2011年3月11日に起きたマグニチュード9.0の東日本大震災。それが引き起こした巨大津波、そして福島第一原発の事故……。首都圏にまで広がった放射性物質に対し、新聞、テレビ、雑誌、Webサイトなどが報道合戦を繰り広げ、分かったことがひとつだけある。それは「よく分からなかった」ことだ。
原発事故は「戦後最大のクライシス」といってもいい状況だったのに、新聞を読んでも、テレビを見ても、「避難したほうがいいのかどうか、分からなかった」という人も多かったはずだ。3.11報道のどこに問題があったのか。その原因は報道機関という組織なのか、それとも記者の能力なのか。
大震災と原発報道の問題点を探るために、ジャーナリストとして活躍する烏賀陽弘道氏と、作家でありながら被災地に何度も足を運ぶ相場英雄氏に語り合ってもらった。この対談は、全6回でお送りする。
烏賀陽:東日本大震災以降、時代は変わりました。社会の中の平均的な“シリアスネス”みたいなのがめちゃくちゃ上がったから。3.11前は原発の話なんて誰も見向きもしなかったのに。「時代は変わった」としか言いようがないですよね。
相場:現場に入ると他人事じゃないんですよ。ウチの実家は新潟県なので、柏崎刈羽原発がおかしくなると、親戚全員が避難しなければいけない。
烏賀陽:私の実家は京都市内です。関西に行ったときに、滋賀県からクルマを飛ばして、福井県の“原発銀座”を回ったんですよ。あの辺りは半日のドライブで原発3つも4つも回れますから(笑)。
もし福井県の原発が、福島第一原発と同じような規模の事故を起こせば、滋賀県の北部と京都市の北区や左京区などの一部は、飯舘村と同じことになってしまう。「それ、オレの実家も入るやん」と。あわてて実家に電話したら、オカンは「途中に山があるから大丈夫じゃないの」と呑気なことを言っていた(笑)。そんなオカンも福島のニュースは知っている。が、現実感がない。ほんの少し、想像力をたくましくするだけで全く違ってくるのですが。
福島第一原発の半径20キロゾーンは立ち入り禁止、直径40キロの半円が無人地帯になってるんだよ、と言っても、オカンはピンときませんでした。ちなみに40キロというのは、東京駅から八王子駅までの距離とほぼ同じ。あるいは大阪の梅田駅から京都の河原町駅まで。このように言うと、みんな急に「えっ!」とビビるわけです(笑)。

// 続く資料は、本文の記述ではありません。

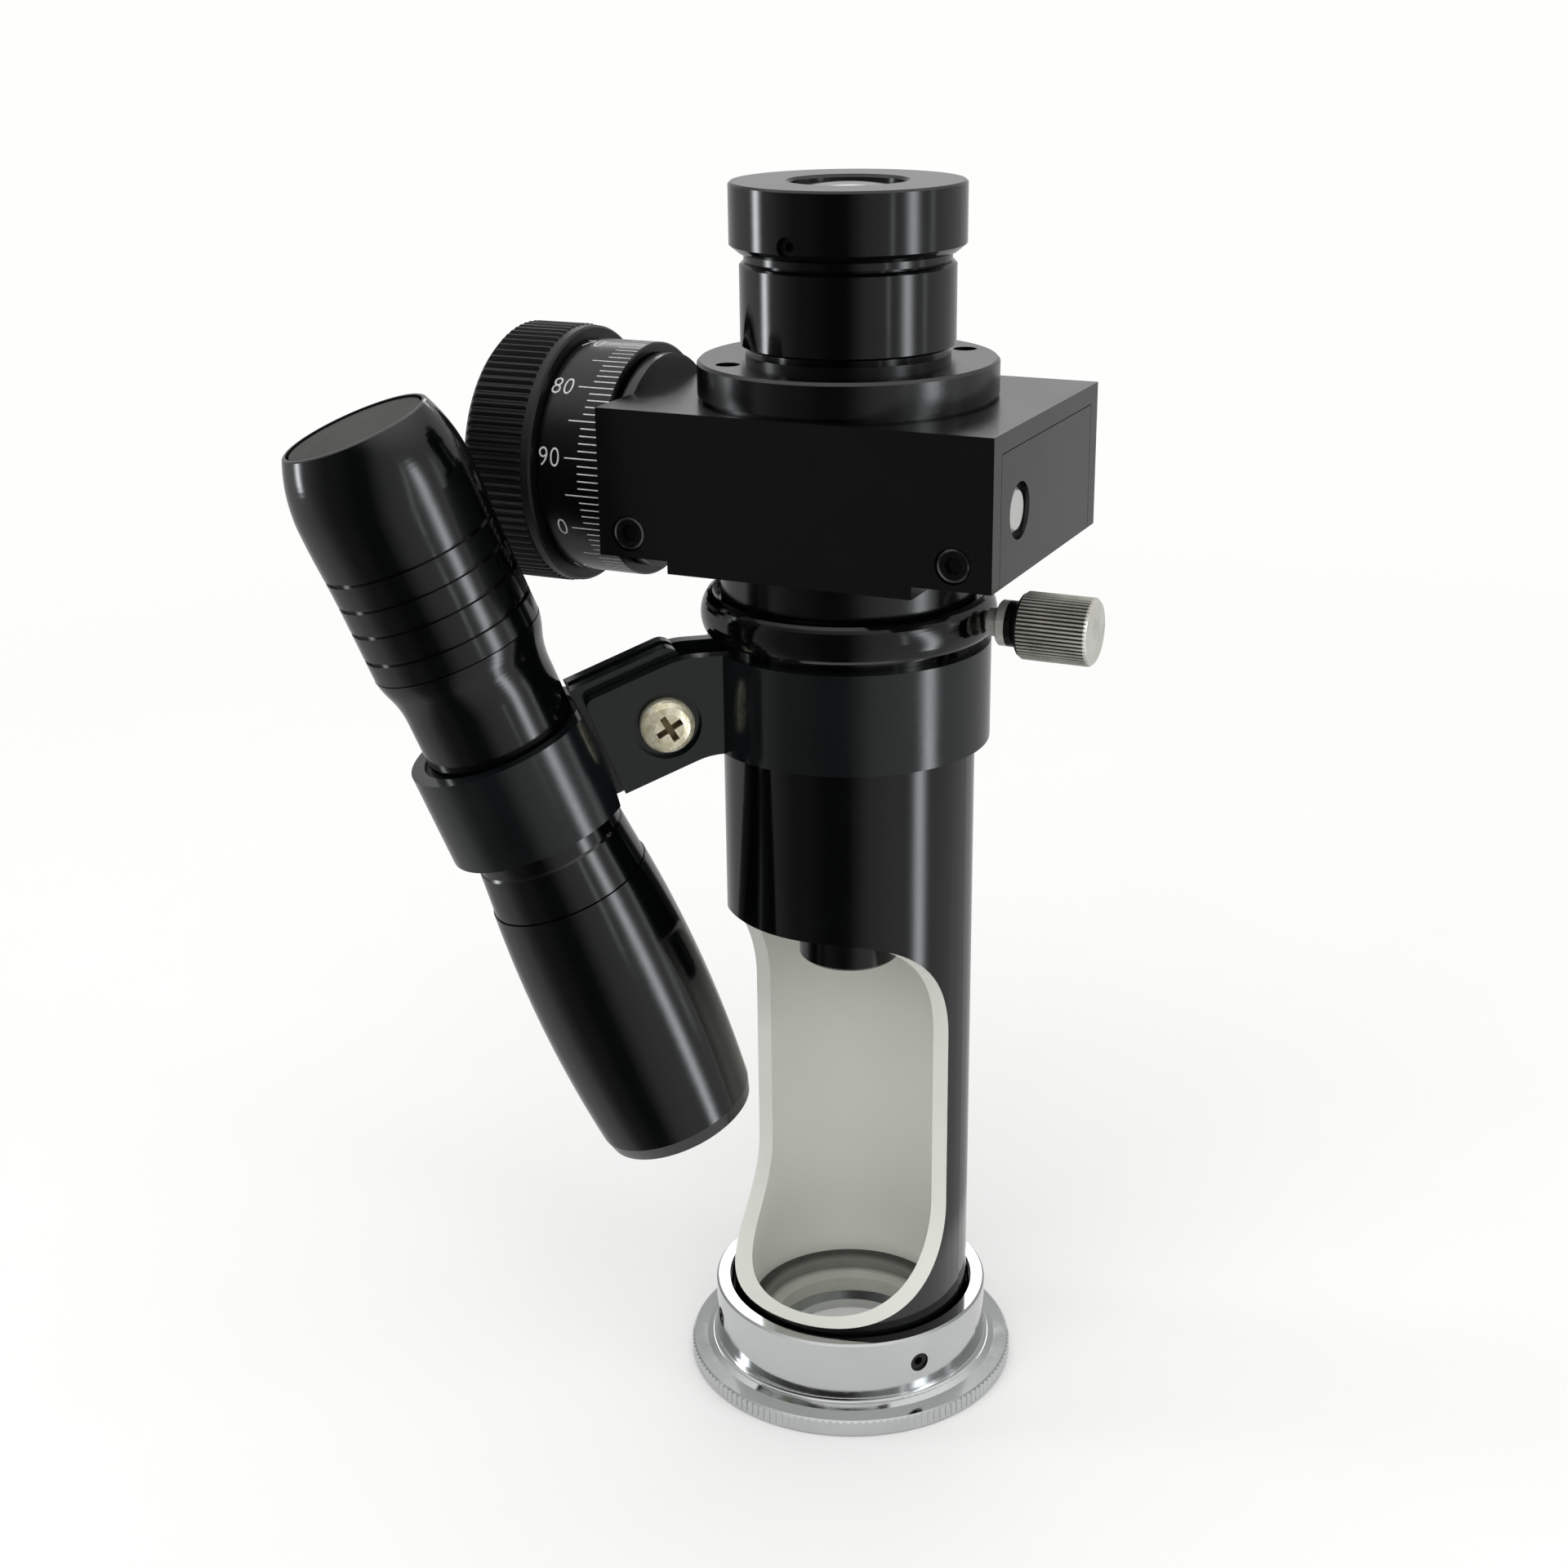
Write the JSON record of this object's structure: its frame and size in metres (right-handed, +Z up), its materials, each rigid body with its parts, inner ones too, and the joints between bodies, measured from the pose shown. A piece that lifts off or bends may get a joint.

つまり、京都―大阪間、東京―八王子間に匹敵するだけの面積が、原子炉4つがイカレたために、無人になった。その被害の大きさを、多くの人は想像できません。私は別に感覚が鋭いわけではない。ただ現場に行ってクルマで走ったことがあるだけ。でも、その違いって大きいと思う。野次馬でも何でもいいから「ウダウダ東京で言っている前に、1回でいいから行ってみたら?」というのが正直な気持ちです。